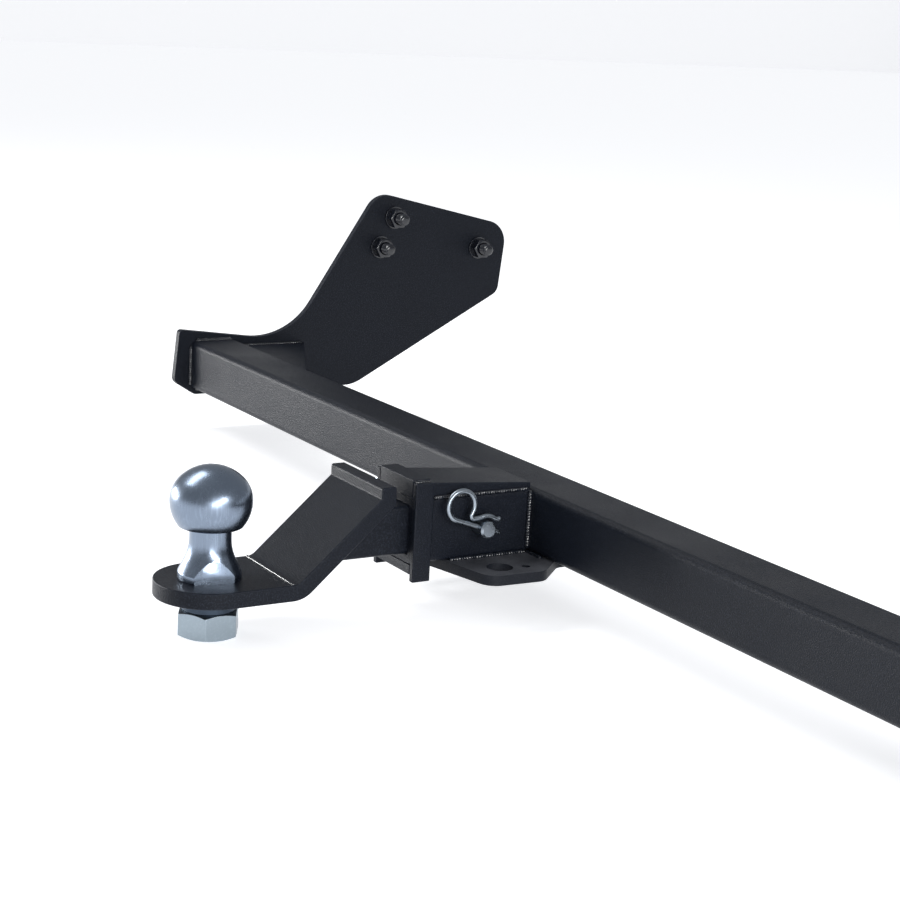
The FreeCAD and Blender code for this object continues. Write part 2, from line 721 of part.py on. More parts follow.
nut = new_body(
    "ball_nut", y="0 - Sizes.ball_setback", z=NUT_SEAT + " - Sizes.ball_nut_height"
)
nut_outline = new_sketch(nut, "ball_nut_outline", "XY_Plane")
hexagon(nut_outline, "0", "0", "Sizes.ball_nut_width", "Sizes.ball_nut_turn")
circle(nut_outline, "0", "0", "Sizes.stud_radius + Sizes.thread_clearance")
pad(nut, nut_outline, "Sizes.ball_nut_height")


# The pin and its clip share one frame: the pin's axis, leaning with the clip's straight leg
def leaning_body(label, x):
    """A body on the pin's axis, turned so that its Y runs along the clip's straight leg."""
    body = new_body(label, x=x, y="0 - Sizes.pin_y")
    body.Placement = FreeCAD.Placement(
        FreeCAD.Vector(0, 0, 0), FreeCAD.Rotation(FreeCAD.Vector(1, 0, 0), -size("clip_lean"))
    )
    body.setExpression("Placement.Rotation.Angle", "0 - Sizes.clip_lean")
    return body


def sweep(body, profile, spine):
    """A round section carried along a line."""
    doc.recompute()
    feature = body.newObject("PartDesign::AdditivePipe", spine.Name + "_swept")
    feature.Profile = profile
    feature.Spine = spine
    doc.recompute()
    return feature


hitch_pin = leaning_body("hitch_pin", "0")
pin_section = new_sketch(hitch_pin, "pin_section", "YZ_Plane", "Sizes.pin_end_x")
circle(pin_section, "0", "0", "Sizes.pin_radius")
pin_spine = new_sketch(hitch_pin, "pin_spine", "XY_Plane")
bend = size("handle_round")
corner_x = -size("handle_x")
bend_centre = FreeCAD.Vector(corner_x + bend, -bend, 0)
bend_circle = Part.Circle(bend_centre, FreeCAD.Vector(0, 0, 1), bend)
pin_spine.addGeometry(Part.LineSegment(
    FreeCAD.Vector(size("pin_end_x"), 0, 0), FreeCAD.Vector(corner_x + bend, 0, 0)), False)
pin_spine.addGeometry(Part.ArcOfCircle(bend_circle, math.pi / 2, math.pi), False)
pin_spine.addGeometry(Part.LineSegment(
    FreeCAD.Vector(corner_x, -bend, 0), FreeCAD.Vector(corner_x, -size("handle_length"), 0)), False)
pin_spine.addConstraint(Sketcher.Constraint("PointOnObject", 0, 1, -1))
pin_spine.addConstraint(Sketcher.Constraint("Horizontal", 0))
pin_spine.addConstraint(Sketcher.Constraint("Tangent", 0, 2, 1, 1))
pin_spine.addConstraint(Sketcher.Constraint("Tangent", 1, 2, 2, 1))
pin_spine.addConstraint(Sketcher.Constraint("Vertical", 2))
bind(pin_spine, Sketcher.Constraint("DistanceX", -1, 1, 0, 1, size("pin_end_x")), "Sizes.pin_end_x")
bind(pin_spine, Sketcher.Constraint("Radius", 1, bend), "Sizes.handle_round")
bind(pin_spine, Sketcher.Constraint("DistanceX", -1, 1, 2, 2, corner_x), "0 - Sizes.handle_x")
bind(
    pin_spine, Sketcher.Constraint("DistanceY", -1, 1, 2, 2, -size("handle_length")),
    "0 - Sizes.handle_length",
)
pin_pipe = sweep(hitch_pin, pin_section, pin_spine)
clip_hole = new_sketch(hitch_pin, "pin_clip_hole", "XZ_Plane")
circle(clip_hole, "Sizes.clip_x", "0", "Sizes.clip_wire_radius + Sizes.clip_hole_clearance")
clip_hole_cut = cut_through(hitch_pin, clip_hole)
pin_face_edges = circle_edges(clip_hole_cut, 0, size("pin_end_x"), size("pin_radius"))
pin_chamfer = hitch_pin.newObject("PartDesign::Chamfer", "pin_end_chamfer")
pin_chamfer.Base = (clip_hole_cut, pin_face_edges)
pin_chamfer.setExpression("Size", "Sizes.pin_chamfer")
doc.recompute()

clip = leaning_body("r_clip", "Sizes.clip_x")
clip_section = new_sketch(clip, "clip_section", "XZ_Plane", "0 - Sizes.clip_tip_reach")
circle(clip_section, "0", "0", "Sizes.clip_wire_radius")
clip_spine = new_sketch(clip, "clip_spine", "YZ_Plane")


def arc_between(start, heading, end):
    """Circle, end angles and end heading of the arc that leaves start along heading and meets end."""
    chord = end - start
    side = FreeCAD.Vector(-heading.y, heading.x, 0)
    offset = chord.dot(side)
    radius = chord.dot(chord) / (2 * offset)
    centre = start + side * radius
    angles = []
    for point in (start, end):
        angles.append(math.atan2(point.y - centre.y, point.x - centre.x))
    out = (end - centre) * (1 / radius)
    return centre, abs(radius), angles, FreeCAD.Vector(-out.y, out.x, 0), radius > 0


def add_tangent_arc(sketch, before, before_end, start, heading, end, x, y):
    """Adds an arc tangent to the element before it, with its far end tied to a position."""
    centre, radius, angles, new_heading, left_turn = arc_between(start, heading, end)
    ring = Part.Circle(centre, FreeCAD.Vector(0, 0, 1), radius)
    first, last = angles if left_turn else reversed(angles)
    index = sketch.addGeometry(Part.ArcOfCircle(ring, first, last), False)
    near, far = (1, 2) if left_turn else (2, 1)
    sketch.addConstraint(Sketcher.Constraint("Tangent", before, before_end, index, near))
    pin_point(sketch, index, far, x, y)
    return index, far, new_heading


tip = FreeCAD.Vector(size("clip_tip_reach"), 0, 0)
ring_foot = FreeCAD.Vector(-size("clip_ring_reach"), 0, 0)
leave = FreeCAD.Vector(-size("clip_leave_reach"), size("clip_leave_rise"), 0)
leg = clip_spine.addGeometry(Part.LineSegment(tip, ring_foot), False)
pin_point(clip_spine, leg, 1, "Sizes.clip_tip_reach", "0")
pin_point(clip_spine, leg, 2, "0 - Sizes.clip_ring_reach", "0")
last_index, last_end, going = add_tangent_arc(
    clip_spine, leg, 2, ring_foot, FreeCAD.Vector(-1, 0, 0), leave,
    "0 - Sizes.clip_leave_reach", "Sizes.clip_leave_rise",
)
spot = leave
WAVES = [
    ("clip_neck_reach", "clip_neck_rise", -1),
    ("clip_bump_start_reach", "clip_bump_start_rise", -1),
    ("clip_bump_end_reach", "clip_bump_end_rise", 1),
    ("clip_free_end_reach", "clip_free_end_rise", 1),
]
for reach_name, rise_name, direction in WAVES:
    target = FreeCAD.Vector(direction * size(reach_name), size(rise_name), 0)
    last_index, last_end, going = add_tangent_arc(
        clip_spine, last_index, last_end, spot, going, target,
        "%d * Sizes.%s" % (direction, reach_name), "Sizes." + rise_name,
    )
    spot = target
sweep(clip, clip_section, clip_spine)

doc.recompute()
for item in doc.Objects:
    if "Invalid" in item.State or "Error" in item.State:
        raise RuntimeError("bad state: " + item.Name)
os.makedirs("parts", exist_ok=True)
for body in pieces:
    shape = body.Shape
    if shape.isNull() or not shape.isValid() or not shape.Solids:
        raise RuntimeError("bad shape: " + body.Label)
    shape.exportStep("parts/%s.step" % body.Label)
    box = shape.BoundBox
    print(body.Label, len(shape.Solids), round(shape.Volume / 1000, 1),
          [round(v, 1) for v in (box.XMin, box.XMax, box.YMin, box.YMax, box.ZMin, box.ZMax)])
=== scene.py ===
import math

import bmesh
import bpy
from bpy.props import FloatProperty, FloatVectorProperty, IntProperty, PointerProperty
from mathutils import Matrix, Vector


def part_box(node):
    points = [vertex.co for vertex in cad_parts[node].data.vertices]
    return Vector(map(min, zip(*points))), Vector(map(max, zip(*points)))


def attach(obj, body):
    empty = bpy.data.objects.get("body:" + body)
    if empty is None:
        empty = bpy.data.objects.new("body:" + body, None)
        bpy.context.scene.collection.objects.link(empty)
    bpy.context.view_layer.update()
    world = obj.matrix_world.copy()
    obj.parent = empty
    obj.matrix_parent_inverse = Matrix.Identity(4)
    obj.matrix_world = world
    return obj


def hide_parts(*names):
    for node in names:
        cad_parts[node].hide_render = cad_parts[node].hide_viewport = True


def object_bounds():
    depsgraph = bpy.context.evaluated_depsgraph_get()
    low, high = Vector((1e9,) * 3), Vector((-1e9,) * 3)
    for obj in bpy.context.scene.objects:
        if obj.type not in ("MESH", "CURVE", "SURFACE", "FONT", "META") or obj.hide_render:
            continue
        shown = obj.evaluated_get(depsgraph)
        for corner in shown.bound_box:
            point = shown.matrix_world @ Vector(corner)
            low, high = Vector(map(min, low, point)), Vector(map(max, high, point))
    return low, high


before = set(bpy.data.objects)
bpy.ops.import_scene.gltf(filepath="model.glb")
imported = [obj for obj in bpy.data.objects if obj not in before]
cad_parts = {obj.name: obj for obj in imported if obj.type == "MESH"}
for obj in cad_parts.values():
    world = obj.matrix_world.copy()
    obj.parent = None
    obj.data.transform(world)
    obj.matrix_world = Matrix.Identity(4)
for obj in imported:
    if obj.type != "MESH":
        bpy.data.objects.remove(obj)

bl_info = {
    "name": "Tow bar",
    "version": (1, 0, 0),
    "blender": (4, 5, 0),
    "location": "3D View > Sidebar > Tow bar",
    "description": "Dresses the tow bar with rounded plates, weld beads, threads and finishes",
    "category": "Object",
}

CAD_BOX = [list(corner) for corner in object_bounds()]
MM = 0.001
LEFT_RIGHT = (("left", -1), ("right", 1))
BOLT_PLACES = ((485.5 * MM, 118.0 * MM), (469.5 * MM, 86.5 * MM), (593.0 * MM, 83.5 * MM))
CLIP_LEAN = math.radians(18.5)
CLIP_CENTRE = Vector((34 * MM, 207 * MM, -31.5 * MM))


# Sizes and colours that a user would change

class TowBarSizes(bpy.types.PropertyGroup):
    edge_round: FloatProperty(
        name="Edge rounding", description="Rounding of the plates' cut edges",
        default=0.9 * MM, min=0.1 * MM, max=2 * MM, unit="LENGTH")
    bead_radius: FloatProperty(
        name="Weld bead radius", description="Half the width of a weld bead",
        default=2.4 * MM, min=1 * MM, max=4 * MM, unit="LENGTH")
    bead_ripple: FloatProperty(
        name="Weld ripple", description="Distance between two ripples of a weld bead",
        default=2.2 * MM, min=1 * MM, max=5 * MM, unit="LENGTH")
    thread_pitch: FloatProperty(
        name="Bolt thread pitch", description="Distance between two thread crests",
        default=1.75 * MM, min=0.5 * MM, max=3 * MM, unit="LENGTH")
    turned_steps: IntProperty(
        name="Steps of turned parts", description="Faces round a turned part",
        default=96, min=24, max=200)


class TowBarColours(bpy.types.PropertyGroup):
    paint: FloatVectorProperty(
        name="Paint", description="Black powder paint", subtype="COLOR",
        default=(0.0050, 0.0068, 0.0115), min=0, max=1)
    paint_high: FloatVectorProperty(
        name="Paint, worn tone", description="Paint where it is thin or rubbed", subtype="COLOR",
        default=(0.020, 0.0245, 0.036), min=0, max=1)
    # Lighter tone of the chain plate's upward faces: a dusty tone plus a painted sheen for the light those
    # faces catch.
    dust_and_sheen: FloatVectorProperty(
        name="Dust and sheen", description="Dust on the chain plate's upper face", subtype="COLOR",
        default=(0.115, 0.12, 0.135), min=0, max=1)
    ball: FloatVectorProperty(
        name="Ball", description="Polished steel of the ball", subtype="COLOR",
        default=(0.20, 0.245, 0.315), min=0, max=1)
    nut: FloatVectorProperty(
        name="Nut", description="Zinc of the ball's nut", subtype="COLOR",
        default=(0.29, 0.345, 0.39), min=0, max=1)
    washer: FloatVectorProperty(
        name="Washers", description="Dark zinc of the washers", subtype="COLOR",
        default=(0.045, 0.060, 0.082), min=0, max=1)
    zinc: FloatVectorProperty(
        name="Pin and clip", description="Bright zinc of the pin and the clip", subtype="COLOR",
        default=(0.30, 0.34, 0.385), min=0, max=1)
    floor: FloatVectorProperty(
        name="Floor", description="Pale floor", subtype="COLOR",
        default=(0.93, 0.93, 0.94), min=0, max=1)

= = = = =

*What the task asks*: Begin with the line containing "print(body.Label, len(shape.Solids), round(shape.Volume", end with the line containing "for node in", and transcribe exactly every line in that span, with nothing added.

*Task response*:
    print(body.Label, len(shape.Solids), round(shape.Volume / 1000, 1),
          [round(v, 1) for v in (box.XMin, box.XMax, box.YMin, box.YMax, box.ZMin, box.ZMax)])
=== scene.py ===
import math

import bmesh
import bpy
from bpy.props import FloatProperty, FloatVectorProperty, IntProperty, PointerProperty
from mathutils import Matrix, Vector


def part_box(node):
    points = [vertex.co for vertex in cad_parts[node].data.vertices]
    return Vector(map(min, zip(*points))), Vector(map(max, zip(*points)))


def attach(obj, body):
    empty = bpy.data.objects.get("body:" + body)
    if empty is None:
        empty = bpy.data.objects.new("body:" + body, None)
        bpy.context.scene.collection.objects.link(empty)
    bpy.context.view_layer.update()
    world = obj.matrix_world.copy()
    obj.parent = empty
    obj.matrix_parent_inverse = Matrix.Identity(4)
    obj.matrix_world = world
    return obj


def hide_parts(*names):
    for node in names:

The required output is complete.